UroGen reported Q1 revenue of $51 million, up 152% year over year, driven by ZUSDURI sales of $29.2 million and stable JELMYTO revenue of $21.7 million. ZUSDURI adoption accelerated sharply, with unique prescribers rising to 256 from 102 at year-end and open payer access above 95% after the permanent J-code went live. The company ended the quarter with $140.3 million in cash and reiterated 2026 JELMYTO guidance of $97 million to $101 million while highlighting pipeline milestones for UGN-103, UGN-104, and UGN-501.

Analysis

URGN is no longer a binary data story; it is transitioning into a commercialization and reimbursement execution story, which usually matters more for the equity than the first post-launch revenue print. The key second-order effect is that permanent reimbursement has turned prescriber adoption into a workflow problem rather than a coverage problem, and that tends to create a multi-quarter compounding effect as more accounts internalize the drug into standard practice.
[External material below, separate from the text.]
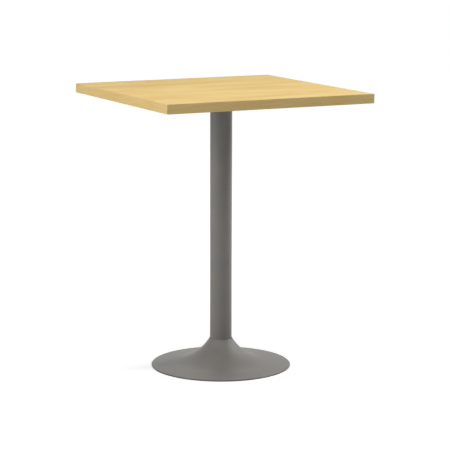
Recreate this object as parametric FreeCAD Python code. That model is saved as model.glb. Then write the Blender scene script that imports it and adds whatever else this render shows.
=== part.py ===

The mix shift toward community settings is especially important because it expands the reachable prescriber universe dramatically; if they can keep converting community offices, the launch curve can stay steep even after the initial J-code step-up normalizes. The market is likely underappreciating how much of the near-term upside is still denominator-driven rather than share-driven. Management is still early relative to its target provider universe, so the next leg is not just more prescriptions from existing users but a broader activation of inactive sites, plus faster PEF-to-start conversion as onboarding friction declines. That combination creates a favorable operating leverage setup into the second half of 2026: revenue can keep compounding while SG&A should begin to moderate after launch-heavy and refinancing-related costs roll off. The main risk is that investor expectations may extrapolate the current acceleration too far; management explicitly signaled that the first-quarter step-up is not a sustainable quarterly run-rate. If adoption slows even modestly before community penetration broadens, the stock can de-rate quickly because the setup is still a launch story, not a mature franchise. Pipeline catalysts matter, but in the next 3-6 months the stock will trade far more on prescription velocity, account activation, and conversion time than on long-dated UGN-103 or UGN-501 optionality.